* **DATA PROVIDED**
☆ ☆ ☆ ☆ ☆
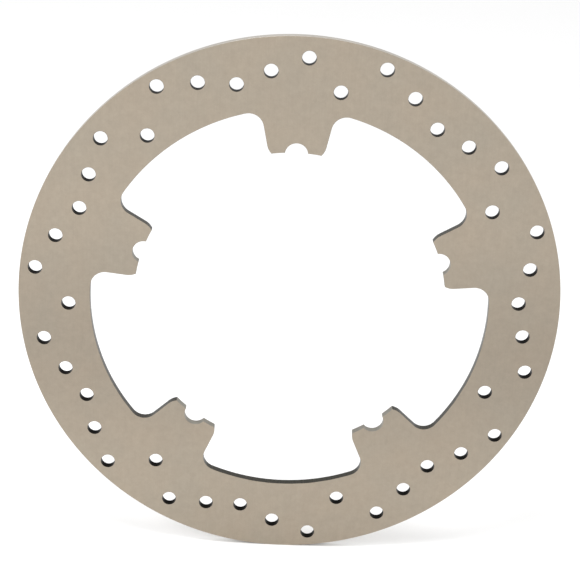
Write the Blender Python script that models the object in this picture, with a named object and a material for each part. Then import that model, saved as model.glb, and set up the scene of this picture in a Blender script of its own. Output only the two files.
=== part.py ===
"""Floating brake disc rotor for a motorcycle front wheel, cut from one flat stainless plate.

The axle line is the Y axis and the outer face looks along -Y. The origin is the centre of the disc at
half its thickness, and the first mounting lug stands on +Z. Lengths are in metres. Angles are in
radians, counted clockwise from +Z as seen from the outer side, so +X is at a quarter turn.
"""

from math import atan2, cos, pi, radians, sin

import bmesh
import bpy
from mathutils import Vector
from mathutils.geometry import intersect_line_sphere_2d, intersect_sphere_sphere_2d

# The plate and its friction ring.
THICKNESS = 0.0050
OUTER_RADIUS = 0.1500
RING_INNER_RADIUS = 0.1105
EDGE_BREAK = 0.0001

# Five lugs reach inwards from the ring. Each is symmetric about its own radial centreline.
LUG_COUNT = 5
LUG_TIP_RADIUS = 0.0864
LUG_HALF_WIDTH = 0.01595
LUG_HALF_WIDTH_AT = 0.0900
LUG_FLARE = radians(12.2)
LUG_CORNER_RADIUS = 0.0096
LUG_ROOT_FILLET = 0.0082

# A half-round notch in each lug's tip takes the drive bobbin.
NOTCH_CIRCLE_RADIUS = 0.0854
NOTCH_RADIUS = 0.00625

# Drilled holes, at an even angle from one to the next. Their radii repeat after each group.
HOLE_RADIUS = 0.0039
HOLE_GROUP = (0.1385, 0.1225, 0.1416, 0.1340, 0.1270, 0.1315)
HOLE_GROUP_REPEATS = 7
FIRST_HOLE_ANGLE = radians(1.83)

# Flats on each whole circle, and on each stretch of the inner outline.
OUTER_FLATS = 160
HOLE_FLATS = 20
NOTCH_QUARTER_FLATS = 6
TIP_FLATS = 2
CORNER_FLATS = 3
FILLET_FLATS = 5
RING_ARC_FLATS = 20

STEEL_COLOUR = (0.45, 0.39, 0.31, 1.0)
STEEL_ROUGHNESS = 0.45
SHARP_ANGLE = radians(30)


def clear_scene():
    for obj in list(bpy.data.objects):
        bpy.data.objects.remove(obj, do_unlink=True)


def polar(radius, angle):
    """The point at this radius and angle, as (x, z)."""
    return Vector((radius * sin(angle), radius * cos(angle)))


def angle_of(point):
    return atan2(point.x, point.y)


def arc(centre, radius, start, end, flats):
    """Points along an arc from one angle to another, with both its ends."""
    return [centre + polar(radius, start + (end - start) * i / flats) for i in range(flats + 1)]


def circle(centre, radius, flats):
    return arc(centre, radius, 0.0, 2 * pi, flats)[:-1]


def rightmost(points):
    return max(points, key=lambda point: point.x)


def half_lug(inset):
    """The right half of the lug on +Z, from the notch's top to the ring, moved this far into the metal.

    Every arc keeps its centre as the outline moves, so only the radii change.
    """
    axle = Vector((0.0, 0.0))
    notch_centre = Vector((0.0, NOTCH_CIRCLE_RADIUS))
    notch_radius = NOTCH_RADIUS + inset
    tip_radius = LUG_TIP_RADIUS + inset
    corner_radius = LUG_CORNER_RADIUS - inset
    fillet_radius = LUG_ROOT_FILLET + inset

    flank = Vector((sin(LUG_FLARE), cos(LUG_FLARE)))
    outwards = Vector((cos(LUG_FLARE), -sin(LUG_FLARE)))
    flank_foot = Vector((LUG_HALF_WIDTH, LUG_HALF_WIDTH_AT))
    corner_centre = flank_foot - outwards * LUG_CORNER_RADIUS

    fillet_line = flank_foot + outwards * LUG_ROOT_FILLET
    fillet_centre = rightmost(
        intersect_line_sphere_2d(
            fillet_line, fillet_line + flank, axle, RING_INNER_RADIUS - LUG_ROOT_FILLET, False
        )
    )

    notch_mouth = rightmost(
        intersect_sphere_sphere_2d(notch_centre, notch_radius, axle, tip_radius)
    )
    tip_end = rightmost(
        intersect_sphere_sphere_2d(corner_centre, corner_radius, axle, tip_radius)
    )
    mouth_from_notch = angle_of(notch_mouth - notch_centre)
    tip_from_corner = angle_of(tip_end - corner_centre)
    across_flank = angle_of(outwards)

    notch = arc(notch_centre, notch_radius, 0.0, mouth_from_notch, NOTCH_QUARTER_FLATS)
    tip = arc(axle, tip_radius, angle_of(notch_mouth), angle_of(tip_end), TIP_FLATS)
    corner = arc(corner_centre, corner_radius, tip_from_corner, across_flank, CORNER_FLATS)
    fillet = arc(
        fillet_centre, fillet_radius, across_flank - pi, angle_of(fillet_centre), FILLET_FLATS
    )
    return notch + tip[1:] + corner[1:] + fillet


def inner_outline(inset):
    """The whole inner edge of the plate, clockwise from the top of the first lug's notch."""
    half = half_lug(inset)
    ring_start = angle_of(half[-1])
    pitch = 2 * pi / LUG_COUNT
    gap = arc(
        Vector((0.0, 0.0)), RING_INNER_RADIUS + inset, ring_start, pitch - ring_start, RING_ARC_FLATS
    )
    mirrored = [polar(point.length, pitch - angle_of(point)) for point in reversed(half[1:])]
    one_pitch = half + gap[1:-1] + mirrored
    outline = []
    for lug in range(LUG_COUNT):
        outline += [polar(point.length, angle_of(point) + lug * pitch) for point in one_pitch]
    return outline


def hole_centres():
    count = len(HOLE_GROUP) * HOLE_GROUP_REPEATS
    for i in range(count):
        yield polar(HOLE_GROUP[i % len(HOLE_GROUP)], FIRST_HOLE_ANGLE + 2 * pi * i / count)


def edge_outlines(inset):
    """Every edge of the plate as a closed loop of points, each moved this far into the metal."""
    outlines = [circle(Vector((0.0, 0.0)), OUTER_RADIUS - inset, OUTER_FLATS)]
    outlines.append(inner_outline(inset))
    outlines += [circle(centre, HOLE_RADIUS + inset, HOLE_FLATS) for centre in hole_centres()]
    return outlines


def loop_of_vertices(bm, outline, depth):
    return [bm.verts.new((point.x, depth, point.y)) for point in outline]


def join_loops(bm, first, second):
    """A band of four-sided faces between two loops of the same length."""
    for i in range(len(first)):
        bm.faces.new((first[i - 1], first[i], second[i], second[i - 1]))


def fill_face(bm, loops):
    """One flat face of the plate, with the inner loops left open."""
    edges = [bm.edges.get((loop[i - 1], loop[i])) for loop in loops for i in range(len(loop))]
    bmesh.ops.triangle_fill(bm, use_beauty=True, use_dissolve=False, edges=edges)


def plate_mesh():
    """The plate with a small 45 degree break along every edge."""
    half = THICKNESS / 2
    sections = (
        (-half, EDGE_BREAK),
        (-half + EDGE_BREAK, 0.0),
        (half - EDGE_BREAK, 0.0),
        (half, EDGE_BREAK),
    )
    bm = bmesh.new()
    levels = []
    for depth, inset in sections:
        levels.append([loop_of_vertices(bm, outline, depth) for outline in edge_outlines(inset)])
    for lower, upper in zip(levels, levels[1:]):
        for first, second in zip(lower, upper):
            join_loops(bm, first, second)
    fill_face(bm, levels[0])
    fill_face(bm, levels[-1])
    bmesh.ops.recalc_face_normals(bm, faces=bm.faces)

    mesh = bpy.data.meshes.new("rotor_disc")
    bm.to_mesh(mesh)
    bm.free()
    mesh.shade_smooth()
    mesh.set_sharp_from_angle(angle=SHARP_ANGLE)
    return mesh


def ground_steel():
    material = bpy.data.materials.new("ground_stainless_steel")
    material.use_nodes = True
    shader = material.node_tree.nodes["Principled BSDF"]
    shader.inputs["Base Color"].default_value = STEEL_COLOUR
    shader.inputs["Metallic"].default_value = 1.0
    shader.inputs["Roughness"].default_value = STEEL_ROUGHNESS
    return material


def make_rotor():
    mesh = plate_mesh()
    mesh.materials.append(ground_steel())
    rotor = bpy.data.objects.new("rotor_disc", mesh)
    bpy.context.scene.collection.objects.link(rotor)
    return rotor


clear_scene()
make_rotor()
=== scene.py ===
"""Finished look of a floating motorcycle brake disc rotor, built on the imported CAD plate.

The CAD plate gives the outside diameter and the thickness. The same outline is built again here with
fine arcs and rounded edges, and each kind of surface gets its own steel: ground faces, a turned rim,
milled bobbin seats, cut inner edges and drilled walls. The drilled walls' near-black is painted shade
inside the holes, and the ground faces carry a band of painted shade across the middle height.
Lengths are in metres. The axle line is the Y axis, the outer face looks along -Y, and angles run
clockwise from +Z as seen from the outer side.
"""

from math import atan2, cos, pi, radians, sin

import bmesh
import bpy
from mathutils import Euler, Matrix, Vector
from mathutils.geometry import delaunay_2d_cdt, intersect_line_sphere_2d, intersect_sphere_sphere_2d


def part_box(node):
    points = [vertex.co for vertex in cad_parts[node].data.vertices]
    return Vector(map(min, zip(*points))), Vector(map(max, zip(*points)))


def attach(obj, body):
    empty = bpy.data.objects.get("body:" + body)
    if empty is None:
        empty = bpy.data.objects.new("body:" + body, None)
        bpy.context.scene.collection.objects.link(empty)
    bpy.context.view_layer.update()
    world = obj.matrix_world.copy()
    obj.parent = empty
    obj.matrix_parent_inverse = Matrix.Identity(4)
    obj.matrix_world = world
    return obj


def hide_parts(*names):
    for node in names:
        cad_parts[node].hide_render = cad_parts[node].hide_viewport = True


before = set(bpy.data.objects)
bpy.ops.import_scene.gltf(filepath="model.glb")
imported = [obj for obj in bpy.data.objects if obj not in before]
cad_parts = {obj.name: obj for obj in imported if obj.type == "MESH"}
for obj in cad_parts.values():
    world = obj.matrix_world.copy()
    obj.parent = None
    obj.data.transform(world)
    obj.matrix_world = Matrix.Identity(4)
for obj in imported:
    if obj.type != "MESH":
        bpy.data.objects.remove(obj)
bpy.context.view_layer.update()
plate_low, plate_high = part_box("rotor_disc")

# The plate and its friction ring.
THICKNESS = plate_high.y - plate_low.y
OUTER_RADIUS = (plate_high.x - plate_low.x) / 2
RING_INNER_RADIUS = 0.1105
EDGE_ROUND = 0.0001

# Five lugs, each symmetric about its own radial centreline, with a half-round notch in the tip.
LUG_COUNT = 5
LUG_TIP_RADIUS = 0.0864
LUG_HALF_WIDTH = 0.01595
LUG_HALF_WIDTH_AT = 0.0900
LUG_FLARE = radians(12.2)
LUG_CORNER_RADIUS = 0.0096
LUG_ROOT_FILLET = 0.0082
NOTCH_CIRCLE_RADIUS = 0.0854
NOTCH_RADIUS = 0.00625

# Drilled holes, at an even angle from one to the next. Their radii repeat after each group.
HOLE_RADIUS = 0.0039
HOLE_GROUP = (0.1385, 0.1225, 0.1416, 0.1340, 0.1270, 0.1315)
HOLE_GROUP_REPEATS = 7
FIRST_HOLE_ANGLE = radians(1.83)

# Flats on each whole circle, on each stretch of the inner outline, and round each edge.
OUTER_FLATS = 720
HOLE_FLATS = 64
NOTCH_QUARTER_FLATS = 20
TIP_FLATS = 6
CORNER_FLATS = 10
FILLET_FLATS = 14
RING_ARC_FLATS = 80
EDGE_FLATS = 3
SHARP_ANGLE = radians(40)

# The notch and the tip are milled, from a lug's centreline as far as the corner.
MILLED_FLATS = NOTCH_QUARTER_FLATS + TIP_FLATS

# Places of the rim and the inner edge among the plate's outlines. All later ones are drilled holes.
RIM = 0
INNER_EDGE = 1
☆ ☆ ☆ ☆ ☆
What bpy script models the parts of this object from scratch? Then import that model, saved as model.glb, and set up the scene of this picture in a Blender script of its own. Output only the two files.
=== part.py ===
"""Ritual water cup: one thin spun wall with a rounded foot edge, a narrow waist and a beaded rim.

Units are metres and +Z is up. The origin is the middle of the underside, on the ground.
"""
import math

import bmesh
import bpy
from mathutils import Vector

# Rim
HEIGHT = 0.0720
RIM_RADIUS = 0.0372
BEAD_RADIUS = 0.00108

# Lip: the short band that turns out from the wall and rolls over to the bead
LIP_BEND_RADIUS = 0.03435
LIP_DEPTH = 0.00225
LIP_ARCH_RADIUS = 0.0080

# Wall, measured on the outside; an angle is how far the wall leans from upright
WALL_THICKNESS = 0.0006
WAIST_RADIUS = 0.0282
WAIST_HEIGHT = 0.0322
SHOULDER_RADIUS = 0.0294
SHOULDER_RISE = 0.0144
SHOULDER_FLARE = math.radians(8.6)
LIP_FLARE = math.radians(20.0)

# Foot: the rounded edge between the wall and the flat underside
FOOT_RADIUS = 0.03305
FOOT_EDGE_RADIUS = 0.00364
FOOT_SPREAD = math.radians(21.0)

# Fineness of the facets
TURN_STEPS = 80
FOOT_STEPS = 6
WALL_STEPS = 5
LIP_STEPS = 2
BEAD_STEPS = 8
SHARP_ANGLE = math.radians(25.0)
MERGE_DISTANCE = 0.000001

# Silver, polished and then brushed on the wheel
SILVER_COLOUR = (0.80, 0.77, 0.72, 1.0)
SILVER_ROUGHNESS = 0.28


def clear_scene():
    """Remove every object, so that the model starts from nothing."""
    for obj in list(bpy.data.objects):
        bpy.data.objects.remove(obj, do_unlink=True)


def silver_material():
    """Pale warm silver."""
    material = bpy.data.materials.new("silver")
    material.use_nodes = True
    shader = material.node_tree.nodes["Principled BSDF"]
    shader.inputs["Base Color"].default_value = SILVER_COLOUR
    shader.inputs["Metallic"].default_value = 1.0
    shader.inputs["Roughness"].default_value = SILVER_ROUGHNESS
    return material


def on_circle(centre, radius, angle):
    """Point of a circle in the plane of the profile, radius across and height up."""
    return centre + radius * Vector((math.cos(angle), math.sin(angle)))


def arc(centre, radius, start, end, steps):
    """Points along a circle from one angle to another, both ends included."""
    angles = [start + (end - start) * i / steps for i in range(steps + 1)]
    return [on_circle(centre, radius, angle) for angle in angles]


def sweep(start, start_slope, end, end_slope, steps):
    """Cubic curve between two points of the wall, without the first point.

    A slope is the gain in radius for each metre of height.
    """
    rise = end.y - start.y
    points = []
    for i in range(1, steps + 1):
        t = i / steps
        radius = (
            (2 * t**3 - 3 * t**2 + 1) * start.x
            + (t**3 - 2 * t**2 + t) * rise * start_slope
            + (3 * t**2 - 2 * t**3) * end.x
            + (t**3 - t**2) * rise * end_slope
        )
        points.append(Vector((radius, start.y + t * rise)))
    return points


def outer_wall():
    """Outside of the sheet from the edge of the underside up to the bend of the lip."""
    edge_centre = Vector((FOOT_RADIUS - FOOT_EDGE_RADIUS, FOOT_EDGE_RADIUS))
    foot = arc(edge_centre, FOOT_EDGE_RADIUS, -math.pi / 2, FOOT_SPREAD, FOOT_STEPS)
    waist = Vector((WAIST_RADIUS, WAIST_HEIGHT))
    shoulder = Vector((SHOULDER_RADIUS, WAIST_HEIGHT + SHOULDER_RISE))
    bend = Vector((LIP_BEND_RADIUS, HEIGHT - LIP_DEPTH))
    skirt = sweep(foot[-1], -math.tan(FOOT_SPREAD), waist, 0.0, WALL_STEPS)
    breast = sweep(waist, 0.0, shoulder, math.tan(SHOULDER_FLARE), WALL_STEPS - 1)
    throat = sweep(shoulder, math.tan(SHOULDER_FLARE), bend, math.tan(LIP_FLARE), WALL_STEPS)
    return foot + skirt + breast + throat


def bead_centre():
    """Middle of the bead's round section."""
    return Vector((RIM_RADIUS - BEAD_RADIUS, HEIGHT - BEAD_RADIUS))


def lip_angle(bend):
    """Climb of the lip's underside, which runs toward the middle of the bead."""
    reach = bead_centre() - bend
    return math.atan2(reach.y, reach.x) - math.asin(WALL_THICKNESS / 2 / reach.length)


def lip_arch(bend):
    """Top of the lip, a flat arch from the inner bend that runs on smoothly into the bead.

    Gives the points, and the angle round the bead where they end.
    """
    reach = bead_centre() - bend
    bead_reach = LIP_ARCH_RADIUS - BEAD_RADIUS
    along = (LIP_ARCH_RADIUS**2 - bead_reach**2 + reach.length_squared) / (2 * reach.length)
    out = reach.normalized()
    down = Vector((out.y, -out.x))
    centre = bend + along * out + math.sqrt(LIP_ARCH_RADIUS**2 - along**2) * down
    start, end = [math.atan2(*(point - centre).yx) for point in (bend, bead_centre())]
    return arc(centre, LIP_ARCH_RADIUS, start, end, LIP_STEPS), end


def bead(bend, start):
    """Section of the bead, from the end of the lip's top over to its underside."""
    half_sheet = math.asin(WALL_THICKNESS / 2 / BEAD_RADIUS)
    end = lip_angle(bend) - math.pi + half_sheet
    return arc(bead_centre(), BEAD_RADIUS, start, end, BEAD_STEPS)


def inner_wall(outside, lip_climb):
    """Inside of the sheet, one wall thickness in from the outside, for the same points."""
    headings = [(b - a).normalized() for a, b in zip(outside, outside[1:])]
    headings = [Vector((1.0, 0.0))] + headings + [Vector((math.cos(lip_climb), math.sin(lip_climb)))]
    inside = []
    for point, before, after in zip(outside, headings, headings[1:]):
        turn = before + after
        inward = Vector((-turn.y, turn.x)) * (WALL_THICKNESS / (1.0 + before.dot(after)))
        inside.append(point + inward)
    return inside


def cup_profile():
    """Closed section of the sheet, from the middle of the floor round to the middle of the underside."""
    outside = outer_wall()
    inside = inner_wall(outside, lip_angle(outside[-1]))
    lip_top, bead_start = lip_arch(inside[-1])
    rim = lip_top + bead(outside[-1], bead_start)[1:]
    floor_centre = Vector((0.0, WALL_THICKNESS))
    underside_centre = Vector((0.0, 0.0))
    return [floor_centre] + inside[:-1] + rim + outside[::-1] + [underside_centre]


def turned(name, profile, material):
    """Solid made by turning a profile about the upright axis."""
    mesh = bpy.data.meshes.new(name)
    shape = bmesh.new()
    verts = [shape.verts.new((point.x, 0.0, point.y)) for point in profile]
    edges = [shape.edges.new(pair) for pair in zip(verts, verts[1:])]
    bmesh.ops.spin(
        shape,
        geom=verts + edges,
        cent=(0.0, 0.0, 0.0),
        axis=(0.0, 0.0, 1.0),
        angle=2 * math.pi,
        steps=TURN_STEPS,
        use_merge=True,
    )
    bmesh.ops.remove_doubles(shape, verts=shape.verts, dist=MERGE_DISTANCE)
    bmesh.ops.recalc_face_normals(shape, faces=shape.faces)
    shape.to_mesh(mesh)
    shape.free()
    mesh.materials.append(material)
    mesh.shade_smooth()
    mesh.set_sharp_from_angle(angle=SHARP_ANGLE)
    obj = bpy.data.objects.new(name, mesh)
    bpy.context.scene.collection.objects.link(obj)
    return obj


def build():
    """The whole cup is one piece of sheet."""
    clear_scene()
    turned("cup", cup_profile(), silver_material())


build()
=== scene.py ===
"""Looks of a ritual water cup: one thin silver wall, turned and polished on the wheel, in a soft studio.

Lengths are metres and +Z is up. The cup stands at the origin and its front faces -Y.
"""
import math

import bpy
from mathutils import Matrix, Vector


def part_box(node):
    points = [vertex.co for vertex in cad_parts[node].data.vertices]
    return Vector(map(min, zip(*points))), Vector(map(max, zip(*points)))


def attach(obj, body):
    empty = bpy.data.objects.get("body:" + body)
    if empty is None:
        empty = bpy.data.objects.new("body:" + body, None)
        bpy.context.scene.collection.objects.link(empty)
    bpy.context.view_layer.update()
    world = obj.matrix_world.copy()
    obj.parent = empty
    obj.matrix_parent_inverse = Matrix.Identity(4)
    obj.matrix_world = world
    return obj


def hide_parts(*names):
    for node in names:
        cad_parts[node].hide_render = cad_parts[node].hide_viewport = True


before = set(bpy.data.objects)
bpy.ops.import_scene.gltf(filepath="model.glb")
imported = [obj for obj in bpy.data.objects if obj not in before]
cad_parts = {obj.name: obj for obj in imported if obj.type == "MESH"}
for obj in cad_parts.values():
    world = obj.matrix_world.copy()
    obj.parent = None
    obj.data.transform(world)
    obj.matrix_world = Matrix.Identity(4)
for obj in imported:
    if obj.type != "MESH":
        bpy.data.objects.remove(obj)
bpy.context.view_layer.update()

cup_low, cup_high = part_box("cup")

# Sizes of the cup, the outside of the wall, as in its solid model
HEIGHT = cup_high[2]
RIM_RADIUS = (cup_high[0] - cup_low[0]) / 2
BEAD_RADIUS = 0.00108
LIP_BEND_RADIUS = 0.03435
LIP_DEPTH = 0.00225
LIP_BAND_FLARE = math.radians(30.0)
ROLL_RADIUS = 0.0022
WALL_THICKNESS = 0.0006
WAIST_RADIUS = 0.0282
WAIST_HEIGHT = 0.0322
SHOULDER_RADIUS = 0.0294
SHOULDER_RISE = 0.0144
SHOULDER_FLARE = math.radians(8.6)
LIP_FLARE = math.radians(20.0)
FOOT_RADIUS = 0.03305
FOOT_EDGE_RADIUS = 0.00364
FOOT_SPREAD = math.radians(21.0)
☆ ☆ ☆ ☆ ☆
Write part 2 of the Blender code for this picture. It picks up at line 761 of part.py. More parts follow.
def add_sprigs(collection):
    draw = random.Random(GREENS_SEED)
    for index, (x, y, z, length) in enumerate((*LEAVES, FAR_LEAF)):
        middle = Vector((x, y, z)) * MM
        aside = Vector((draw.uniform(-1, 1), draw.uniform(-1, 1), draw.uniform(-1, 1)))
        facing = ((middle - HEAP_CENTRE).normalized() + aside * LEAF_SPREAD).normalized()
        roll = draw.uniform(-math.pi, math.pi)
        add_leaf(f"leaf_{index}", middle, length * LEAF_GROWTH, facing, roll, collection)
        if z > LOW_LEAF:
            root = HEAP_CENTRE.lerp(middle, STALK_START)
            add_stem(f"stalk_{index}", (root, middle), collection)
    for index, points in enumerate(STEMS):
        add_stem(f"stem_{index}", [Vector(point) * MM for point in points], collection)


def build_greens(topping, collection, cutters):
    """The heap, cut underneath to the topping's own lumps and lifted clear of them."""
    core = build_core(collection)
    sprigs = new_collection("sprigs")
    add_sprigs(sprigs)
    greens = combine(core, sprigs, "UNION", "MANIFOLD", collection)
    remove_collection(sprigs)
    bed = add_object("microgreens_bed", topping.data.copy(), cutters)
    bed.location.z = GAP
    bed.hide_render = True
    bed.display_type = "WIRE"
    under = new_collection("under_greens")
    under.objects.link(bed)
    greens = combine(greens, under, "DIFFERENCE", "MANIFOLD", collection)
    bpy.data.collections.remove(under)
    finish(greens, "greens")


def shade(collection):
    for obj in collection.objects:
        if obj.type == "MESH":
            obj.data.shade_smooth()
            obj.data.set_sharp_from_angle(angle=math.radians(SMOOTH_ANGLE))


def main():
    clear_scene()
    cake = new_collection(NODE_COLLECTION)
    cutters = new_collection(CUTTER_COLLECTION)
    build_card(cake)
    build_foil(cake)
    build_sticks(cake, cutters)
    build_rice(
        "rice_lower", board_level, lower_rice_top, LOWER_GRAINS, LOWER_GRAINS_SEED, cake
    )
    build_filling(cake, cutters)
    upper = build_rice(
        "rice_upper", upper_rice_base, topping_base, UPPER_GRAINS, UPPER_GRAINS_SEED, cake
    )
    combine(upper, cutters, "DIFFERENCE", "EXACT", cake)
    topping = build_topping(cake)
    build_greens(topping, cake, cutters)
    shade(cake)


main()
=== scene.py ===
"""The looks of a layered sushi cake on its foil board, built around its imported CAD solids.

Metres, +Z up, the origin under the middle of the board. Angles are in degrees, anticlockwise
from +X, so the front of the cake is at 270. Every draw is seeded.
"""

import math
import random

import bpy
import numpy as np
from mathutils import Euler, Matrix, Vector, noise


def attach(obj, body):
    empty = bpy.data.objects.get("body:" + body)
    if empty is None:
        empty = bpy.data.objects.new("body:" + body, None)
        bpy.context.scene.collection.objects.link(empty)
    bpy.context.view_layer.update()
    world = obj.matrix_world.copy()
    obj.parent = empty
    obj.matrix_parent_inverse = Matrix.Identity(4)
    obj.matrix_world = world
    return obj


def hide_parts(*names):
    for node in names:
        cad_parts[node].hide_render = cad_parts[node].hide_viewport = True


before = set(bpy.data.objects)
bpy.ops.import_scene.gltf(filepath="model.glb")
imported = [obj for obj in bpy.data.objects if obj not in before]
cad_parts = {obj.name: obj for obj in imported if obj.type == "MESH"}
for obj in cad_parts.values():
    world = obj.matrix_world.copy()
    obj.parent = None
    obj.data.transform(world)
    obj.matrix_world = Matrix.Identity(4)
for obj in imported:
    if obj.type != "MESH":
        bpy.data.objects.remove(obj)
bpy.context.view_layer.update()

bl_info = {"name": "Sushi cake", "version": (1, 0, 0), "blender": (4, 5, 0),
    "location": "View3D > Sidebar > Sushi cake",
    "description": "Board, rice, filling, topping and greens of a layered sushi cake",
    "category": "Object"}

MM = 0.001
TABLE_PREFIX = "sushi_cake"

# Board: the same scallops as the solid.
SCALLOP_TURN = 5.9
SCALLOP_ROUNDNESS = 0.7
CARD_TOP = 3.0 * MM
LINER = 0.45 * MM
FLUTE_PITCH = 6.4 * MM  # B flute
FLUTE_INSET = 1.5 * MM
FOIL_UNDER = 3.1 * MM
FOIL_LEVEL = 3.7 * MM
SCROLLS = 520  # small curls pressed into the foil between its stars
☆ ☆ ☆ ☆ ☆
* **TASK DESCRIPTION**
Repeat exactly the lines running from the one with "Write part 2" through the one with "obj.data.set_sharp_from_angle(angle=math.radians(SMOOTH_ANGLE))", both included.

* **RESULT OF THIS TASK**
Write part 2 of the Blender code for this picture. It picks up at line 761 of part.py. More parts follow.
def add_sprigs(collection):
    draw = random.Random(GREENS_SEED)
    for index, (x, y, z, length) in enumerate((*LEAVES, FAR_LEAF)):
        middle = Vector((x, y, z)) * MM
        aside = Vector((draw.uniform(-1, 1), draw.uniform(-1, 1), draw.uniform(-1, 1)))
        facing = ((middle - HEAP_CENTRE).normalized() + aside * LEAF_SPREAD).normalized()
        roll = draw.uniform(-math.pi, math.pi)
        add_leaf(f"leaf_{index}", middle, length * LEAF_GROWTH, facing, roll, collection)
        if z > LOW_LEAF:
            root = HEAP_CENTRE.lerp(middle, STALK_START)
            add_stem(f"stalk_{index}", (root, middle), collection)
    for index, points in enumerate(STEMS):
        add_stem(f"stem_{index}", [Vector(point) * MM for point in points], collection)


def build_greens(topping, collection, cutters):
    """The heap, cut underneath to the topping's own lumps and lifted clear of them."""
    core = build_core(collection)
    sprigs = new_collection("sprigs")
    add_sprigs(sprigs)
    greens = combine(core, sprigs, "UNION", "MANIFOLD", collection)
    remove_collection(sprigs)
    bed = add_object("microgreens_bed", topping.data.copy(), cutters)
    bed.location.z = GAP
    bed.hide_render = True
    bed.display_type = "WIRE"
    under = new_collection("under_greens")
    under.objects.link(bed)
    greens = combine(greens, under, "DIFFERENCE", "MANIFOLD", collection)
    bpy.data.collections.remove(under)
    finish(greens, "greens")


def shade(collection):
    for obj in collection.objects:
        if obj.type == "MESH":
            obj.data.shade_smooth()
            obj.data.set_sharp_from_angle(angle=math.radians(SMOOTH_ANGLE))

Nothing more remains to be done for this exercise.